ON the political side of the ledger, the Iran-contra arms scandal seems likely to add finis to the Reagan era of adventurism in foreign affairs. It was an era that tugged at the reins of public tolerance in its departure from at least the theoretical norms for the conduct of foreign policy in our three-branch system of government. Perhaps for different reasons, the end of 1986 is also most likely to end the Reagan economic era. The election of a Democratic majority in the Senate will change the focus of economic debate in that body. The Democrats have been without major domestic issues for some time. Their willingness to spend for 40 years helped them win elections. The spending was also seen as one cause of the inflation that began in the 1970s and eventually added to a growing public disenchantment with many of their social programs.
The passage of six Republican years, however, has now given the Democrats some new issues. These years have not been all good or all bad, of course, and some of the new problems that give the Democrats issues arise out of solutions to old problems.
To be more specific, President Reagan came into office committed to ending inflation. It is not ended in the sense that it was under President Eisenhower, when it ran at just about 1 percent for almost seven years. But it is ended in the public eye, and for now that is what counts.

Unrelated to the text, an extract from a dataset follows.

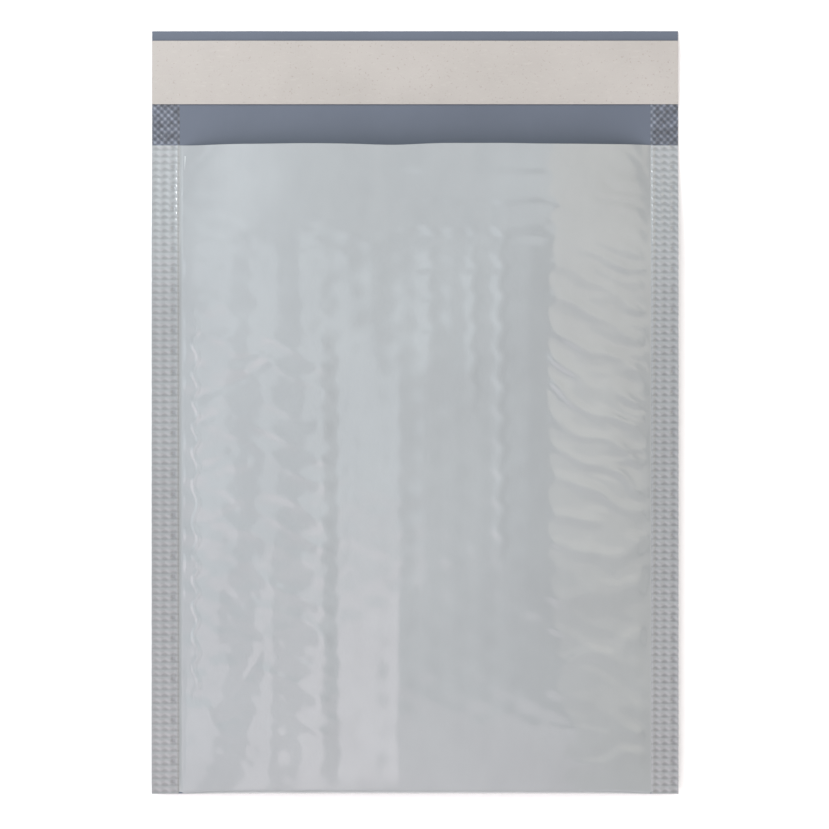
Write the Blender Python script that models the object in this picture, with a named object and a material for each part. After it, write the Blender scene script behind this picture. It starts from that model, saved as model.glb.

To end the inflation, Mr. Reagan supported a very hard monetary line at the Federal Reserve. And to spare the country from severl years of slow growth, he made up for the hard monetary policy by having the largest Keynesian tax cut in history. Some 25 percent was taken off personal income tax bills over the period 1981-83. This, in turn, stimulated the economy, brought foreign money into the country because of high interest rates, and left the US with an overvalued dollar by the end of 1984.
What the Reagan economic team did not take into account was the rapid productivity growth in many other countries and the permanent place their manufactures were taking in the American economy. Therefore, trade policy will be a major item on the Democrats' agenda, come January.
Another thing Mr. Reagan did not take into account was the seriousness with which our competitors overseas take their economic challenges. It was in the American tradition to boost the entrepreneurial spirit in this country. But that spirit, without the right investment policies and a first-rate, focused educational system behind it, isn't enough to compete with nations organized today for economic battle, so to speak.
Many serious mistakes were also made in the so-called tax reform passed this year. The small personal tax cuts most individuals will enjoy were purchased at the expense of corporate taxes, which were increased more than $100 billion over the next five years.
At a time when the US needs to invest more in itself, we purposely skewed the system to aid consumption still more and hurt investment. The investment environment was further hurt by the 40 percent increase in the capital gains tax rate.
But the most serious mistake remains the cavalier attitude toward budget balancing. The deficits run up in the Reagan years have already more than doubled the national debt, much of which is now held by foreign creditors. The US has just this year become the world's largest debtor nation.
There is, in short, an ample economic agenda for the Democratic Congress to begin working on in January. At some point, taxes will have to be increased. Given the President's apparent inability to see that taxes are too low in relation to any kind of congressional consensus on spending levels, one cannot place all the burden on Congress.
But the next two years should tell us whether the Democrats have a new agenda and whether that agenda is the proper one for tackling the many serious economic problems the United States will face under a new president in 1989.